# New four-year National Solidarity Bond launched



## Pauliwalnuts (1 Feb 2011)

The National Treasury Management Agency (NTMA) has today announced that the new four-year National Solidarity Bond is now available for purchase in all Post Offices. 

The bond, designed with individual savers in mind, will pay a gross return over four years of 15% (AER* 3.56%). The net return after DIRT is 13.92% (AER 3.31%). 

Like its 10-year counterpart, which was launched last year, there are no fees, charges or sales commissions and savers can have their money back at any time. 

All money invested in the National Solidarity Bond is placed directly with the State under the management of the NTMA.

The new bond complements the 10-year National Solidarity Bond which has proven a success with savers since its launch in May 2010. 

To date, some €375m has been invested in the 10-year bond by 18,000 customers - an average daily investment of approximately €2m. 



Read more: http://www.breakingnews.ie/ireland/...arity-bond-launched-491749.html#ixzz1CjqPZ1Ci​


----------



## jpd (1 Feb 2011)

That's not enough information to make any kind of comment on the bond.

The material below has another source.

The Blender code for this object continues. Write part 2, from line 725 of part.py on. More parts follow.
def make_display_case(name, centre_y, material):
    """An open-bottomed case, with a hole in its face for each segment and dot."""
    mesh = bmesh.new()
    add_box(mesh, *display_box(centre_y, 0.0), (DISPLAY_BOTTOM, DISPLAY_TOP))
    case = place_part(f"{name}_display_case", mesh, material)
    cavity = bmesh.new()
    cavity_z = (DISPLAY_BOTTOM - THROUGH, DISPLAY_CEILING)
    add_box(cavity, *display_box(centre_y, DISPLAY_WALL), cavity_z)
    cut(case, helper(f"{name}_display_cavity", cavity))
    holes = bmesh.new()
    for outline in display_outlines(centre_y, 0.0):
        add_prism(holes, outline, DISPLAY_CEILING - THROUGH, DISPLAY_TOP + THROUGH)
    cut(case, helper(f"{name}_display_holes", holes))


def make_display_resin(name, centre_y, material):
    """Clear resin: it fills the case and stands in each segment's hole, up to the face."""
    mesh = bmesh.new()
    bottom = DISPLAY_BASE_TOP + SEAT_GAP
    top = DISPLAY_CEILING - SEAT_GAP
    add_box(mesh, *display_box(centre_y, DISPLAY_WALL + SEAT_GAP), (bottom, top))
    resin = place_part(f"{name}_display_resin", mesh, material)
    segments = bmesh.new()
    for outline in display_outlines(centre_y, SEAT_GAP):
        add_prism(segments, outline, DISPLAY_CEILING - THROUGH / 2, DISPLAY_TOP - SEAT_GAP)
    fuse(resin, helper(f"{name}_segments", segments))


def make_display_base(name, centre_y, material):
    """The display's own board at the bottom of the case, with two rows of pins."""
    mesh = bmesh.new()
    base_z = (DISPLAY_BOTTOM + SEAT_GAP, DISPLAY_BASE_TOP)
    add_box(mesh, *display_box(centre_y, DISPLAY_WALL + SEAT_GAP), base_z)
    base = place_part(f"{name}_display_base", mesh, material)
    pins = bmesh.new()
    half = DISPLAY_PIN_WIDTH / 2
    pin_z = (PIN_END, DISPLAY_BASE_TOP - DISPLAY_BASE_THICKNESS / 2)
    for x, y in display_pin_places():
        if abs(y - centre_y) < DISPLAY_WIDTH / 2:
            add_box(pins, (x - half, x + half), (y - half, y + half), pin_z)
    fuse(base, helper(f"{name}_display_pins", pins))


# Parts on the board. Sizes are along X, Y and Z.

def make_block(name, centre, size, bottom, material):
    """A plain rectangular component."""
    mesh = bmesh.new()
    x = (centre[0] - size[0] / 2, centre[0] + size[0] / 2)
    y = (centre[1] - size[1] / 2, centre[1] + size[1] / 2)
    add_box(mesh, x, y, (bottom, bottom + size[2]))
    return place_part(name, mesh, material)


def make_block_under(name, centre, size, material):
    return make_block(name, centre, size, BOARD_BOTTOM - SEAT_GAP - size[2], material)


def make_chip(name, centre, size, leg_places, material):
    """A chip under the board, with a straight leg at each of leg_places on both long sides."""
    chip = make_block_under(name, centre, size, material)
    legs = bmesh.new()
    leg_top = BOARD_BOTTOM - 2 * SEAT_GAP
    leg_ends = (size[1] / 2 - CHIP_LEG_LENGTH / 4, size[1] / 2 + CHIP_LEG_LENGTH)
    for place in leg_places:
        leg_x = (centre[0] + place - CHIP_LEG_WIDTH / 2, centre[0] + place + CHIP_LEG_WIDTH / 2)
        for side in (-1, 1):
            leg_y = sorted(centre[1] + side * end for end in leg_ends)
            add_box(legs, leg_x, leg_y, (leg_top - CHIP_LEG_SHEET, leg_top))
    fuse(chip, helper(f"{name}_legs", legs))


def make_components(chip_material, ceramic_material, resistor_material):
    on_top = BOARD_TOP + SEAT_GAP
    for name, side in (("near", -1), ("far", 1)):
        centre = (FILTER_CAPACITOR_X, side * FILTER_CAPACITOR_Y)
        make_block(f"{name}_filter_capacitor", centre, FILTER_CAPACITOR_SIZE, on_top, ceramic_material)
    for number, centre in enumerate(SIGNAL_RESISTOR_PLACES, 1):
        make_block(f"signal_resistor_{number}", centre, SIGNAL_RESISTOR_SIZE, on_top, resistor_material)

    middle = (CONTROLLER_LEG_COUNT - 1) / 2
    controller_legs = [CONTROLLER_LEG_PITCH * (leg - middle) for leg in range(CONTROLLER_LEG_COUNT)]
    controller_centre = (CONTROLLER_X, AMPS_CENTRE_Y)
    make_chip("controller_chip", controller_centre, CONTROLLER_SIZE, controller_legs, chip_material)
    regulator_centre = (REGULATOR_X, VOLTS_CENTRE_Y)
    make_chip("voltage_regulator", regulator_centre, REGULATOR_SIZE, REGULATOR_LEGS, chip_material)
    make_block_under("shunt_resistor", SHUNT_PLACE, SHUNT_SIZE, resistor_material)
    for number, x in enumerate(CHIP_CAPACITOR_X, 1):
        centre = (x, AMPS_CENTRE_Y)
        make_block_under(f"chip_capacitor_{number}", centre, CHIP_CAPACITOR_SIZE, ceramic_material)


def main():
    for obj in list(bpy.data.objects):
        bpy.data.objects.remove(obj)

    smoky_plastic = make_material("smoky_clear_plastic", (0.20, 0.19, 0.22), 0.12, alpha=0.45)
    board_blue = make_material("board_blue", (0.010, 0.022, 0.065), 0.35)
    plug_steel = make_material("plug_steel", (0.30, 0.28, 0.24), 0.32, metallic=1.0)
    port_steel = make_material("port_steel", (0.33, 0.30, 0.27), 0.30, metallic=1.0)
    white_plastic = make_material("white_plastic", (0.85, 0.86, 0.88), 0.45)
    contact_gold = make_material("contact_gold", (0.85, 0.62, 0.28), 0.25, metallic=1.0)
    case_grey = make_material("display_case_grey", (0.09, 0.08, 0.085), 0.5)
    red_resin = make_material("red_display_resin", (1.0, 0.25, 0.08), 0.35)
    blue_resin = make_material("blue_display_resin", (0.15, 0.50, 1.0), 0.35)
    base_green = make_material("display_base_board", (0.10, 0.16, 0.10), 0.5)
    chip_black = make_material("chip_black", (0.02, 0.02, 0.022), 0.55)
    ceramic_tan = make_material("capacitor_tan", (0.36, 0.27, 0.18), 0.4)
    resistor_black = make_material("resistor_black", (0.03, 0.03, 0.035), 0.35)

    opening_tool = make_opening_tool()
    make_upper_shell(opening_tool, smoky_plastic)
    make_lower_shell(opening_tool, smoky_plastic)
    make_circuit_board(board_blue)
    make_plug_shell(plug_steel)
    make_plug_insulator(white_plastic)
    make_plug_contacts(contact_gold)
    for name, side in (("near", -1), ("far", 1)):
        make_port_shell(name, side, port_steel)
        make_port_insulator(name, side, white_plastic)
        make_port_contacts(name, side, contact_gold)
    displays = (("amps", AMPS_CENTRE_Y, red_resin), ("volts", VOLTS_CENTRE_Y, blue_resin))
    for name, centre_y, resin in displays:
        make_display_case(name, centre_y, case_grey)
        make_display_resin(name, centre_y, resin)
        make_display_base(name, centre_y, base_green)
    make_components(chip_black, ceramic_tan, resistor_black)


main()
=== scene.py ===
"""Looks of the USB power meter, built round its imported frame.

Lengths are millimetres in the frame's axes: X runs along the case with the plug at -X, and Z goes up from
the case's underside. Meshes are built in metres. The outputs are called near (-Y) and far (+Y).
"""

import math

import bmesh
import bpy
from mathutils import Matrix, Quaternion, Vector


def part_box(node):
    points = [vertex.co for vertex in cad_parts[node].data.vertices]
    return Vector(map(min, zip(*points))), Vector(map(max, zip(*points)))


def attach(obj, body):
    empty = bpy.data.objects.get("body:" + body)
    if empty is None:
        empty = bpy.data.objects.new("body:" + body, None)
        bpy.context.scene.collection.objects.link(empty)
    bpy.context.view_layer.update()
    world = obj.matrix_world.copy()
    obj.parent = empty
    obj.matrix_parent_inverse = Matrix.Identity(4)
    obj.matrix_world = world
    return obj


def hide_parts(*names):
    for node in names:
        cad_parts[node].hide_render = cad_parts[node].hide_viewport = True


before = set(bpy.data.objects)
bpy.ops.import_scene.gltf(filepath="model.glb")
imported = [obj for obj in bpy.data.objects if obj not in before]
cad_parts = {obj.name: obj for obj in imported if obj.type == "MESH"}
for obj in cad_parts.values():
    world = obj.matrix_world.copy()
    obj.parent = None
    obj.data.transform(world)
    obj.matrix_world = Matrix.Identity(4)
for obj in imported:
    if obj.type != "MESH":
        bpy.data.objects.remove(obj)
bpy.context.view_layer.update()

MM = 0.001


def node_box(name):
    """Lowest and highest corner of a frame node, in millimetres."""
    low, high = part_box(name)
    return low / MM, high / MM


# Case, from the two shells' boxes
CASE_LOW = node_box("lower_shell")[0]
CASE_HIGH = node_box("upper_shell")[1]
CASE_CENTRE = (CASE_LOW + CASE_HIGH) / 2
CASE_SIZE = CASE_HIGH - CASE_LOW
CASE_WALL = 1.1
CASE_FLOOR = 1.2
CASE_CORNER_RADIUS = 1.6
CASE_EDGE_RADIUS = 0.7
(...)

There is no information about early withdrawals, etc


----------



## Lightning (1 Feb 2011)

Thanks for the posting Paul. 

I am in the process of going through the T&C's.


----------



## Lightning (1 Feb 2011)

jpd said:


> That's not enough information to make any kind of comment on the bond.
> 
> There is no information about early withdrawals, etc



What further information to you want about early withdrawals?

The T&C's state:



> You can access your money at any time by giving 7 days notice



http://www.statesavings.ie/products/Pages/NationalSolidarityBond4.aspx


----------



## jpd (1 Feb 2011)

yes, but no mention of interest penalties, etc


----------



## oldtimer (1 Feb 2011)

Having glanced over this 4 year bond my initial opinion is this is an excellent product if left for the full 4 year term. However, it is important to stress, if withdrawn within the 4 years the interest paid is only 1% per annum which is liable to DIRT. So if not leaving the money for 4 years don't touch. It is very favourable over 4 years when compared to Saving Certificates over the same period. €1,000 over 4 years in this bond puts €1392 in your pocket while €1,000 over 4 years in Saving Certificates puts €1122 in your pocket. It is another attractive An Post product and gives more variety to the saver. Rule of thumb would be (1) if investing for a 3 year period use Saving Bonds (2) if investing for a 4 year period use this Solidarity Bond (3) if investing for a 5.5 period use Saving Certificates.


----------



## z107 (1 Feb 2011)

Is your money at risk if (when) the state defaults?
I would say there is huge risk associated with this.


----------



## coin (1 Feb 2011)

4 years is still very long to invest savings. Interest rates could well increase in another year or two which is why keeping money in 1 year fixed accounts are more favourable.


----------



## Chris (2 Feb 2011)

umop3p!sdn said:


> Is your money at risk if (when) the state defaults?
> I would say there is huge risk associated with this.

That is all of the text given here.